2.2.1In dit geding vordert Pluvezo, kort weergegeven, de hoofdelijke veroordeling van [verweerders] tot betaling van een bedrag van € 500.000,--. Zij heeft daaraan ten grondslag gelegd dat [verweerster 1] als bestuurder heeft gehandeld in strijd met de op grond van art. 2:9 lid 1 BW op haar rustende verplichtingen. Zij stelt daartoe dat [verweerster 1] als bestuurder van Pluvezo leningen heeft verstrekt aan [B] zonder ten behoeve van Pluvezo zekerheden te bedingen. [verweerder] is, naar Pluvezo heeft gesteld, aansprakelijk op grond van art. 2:11 BW.
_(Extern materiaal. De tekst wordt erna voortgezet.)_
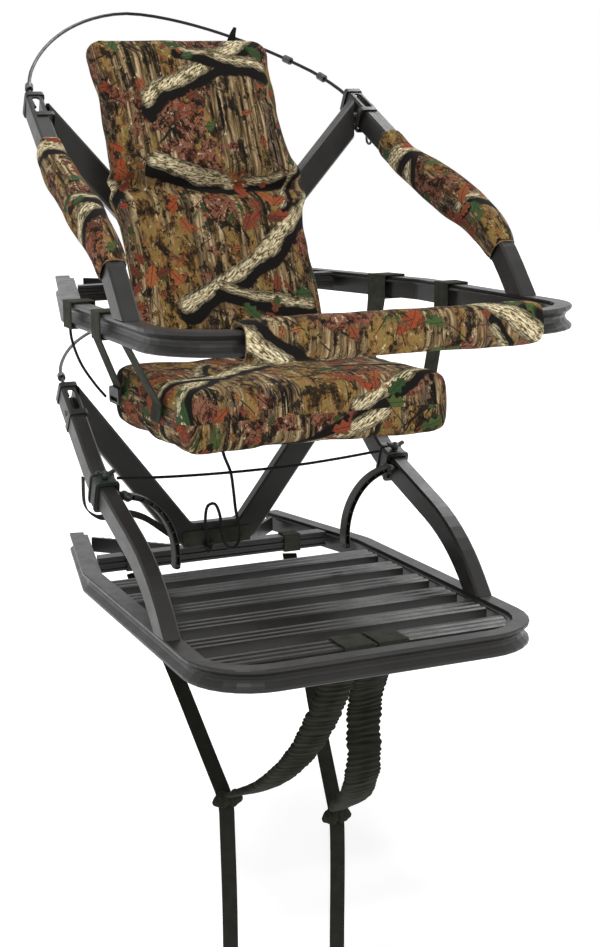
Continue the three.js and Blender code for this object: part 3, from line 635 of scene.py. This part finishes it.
def make_clamp_trim(side, sign):
    """Raised bands on the clamp, a lug for the hook's pin, and a wing knob with a round hub."""
    parts = []
    for y in (-0.0125, 0.0125):
        parts.append(shifted(hoop(0.0171, 0.0231, 0.0018, 0.004, PLASTIC), Matrix.Translation((0, y, 0))))
    lug = extrude("lug", superellipse(0.0060, 0.0085, 24, 4), -0.0045, 0.0045, 0.0008, PLASTIC)
    to_side = Matrix.Translation((-sign * 0.0175, -0.0155, -0.002)) @ Matrix.Rotation(math.radians(90), 4, "X")
    parts.append(shifted(lug, to_side))
    assembled(f"clamp_trim_{side}", parts, clamp_matrix(sign), "platform")
    outline = [(-5, 0), (5, 0), (6, 3), (15, 8.5), (14, 12), (11, 12), (4, 8), (-4, 8), (-11, 12), (-14, 12),
               (-15, 8.5), (-6, 3)]
    wings = extrude("wings", [(a * MM, b * MM) for a, b in outline], -0.0026, 0.0026, 0.0009, PLASTIC)
    shifted(wings, Matrix.Translation((0, 0, 0.0247)) @ Matrix.Rotation(math.radians(90), 4, "X"))
    hub = shifted(bar(0.0058, 0.0085, PLASTIC), Matrix.Translation((0, 0, 0.0290))
                  @ Matrix.Rotation(math.radians(90), 4, "X"))
    stud = shifted(bar(0.0030, 0.0105, STEEL), Matrix.Translation((0, 0, 0.0302))
                   @ Matrix.Rotation(math.radians(90), 4, "X"))
    knob = assembled(f"wing_nut_{side}", [wings, hub, stud], clamp_matrix(sign), f"wing_knob_{side}")
    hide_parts(f"wing_knob_{side}")


def arm_tip_matrix(tip, before, sign, back):
    """A frame on the arm's centre line, some way back from its tip, with Y along the arm."""
    heading = (tip - before).normalized()
    at = tip - heading * back
    tilt = math.atan2(heading.z, heading.y)
    return Matrix.Translation((sign * at.x, at.y, at.z)) @ Matrix.Rotation(tilt, 4, "X")


def make_arm_fittings():
    """Cast collars at the arm tips, bolts through them, and the eye under the seat's right tip."""
    tips = (("platform", "platform", vectors([(233, -8, 280.4), (233, -160, 168.4)])),
            ("seat", "seat_climber", vectors([(262, 8, 712.4), (262, -150, 622.4)])))
    for name, body, (tip, before) in tips:
        for side, sign in SIDES:
            parts = []
            for back, width, proud in ((0.0045, 0.009, 0.0016), (0.0640, 0.010, 0.0022)):
                band = hoop(ARM_HALF[0] + 0.0002, ARM_HALF[1] + 0.0002, proud, width, FRAME, 9.0)
                parts.append(shifted(band, arm_tip_matrix(tip, before, 1, back)))
            bolt = bar(0.0045, 0.0298, STEEL, 6)
            spot = arm_tip_matrix(tip, before, 1, 0.048)
            parts.append(shifted(bolt, spot @ Matrix.Rotation(math.radians(90), 4, "Z")))
            matrix = Matrix.Scale(sign, 4, (1, 0, 0))
            piece = assembled(f"{name}_tip_fitting_{side}", parts, matrix, body)
            if sign < 0:
                piece.data.flip_normals()
    ring = sweep("ring", [Vector((0.2660, -0.052, 0.652)) + Vector((0, math.cos(a) * 0.0088, math.sin(a) * 0.0088))
                          for a in np.linspace(0, math.tau, 25)], superellipse(0.0019, 0.0019, 10), STEEL,
                 Vector((1, 0, 0)), caps=False)
    shank = sweep("shank", vectors([(266, -48, 660), (266, -43, 670), (266, -38, 680)]),
                  superellipse(0.0030, 0.0024, 12), STEEL, Vector((1, 0, 0)))
    assembled("seat_eye_right", [ring, shank], Matrix(), "seat_climber")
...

2.2.2[verweerders] hebben als verweer onder meer een beroep gedaan op verjaring van de vordering van Pluvezo. Zij hebben daartoe aangevoerd dat [verweerder] voor het eerst uit de brief van [betrokkene] van 18 april 2008 heeft opgemaakt dat hem een verwijt werd gemaakt van het als bestuurder van Pluvezo verstrekken van de ongesecureerde lening, en dat zij daarna niets meer hebben gehoord totdat [verweerster 1] op 11 september 2013 een aansprakelijkstelling ontving. Daarmee is de verjaring volgens [verweerders] niet tijdig gestuit.
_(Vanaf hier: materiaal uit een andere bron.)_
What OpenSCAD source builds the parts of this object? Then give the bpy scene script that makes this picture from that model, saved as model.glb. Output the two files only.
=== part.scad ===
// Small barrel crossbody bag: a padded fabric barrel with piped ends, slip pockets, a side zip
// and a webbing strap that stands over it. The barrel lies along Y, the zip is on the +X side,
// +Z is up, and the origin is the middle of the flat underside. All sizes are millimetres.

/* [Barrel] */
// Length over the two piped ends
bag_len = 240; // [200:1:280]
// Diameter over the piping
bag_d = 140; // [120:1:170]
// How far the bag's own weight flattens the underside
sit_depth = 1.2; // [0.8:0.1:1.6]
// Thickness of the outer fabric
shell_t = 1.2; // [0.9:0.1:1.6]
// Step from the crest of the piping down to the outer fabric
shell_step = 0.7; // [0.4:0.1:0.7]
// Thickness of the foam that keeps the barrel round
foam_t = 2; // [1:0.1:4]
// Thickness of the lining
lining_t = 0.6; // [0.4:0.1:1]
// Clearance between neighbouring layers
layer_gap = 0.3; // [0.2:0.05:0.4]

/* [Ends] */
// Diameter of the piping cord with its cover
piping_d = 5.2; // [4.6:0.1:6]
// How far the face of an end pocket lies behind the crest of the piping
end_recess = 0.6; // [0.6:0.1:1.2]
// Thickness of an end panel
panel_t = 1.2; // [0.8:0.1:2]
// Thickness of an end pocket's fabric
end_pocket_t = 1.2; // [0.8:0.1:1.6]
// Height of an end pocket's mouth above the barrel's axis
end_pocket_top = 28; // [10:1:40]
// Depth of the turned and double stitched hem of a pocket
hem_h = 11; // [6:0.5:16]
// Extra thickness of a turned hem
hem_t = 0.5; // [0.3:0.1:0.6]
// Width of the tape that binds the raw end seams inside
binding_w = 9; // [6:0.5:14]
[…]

De rechtbank heeft het beroep op verjaring gehonoreerd en heeft de vorderingen afgewezen.
2.2.3Het hof heeft het vonnis van de rechtbank bekrachtigd. Het heeft daartoe onder meer het volgende overwogen.
“6.4. Bij het bestreden vonnis heeft de rechtbank het beroep van [verweerders] op verjaring gehonoreerd. Daartoe heeft de rechtbank overwogen dat partijen het erover eens zijn dat Pluvezo bekend is geworden met de lening in 2004 en dat de verjaring van de vordering voor de eerste maal is gestuit met de brief van 18 april 2008, alsook dat de brief van Pluvezo die bij deurwaardersexploit van 11 september 2013 aan [verweerster 1] is betekend, als een stuitingshandeling kan worden gekwalificeerd. Nu laatstgenoemde datum meer dan vijf jaar na de stuitingshandeling van 18 april 2008 ligt, heeft de rechtbank onderzocht of er tussen 18 april 2008 en 11 september 2013 nog verder een stuitingshandeling is verricht. De brief van 11 september 2008 waarnaar Pluvezo in dat kader heeft verwezen, is naar het oordeel van de rechtbank niet aan te merken als een stuitingshandeling als bedoeld in art. 3:317 lid 1 BW. De vordering van Pluvezo is als zijnde verjaard afgewezen met veroordeling van Pluvezo in de proceskosten.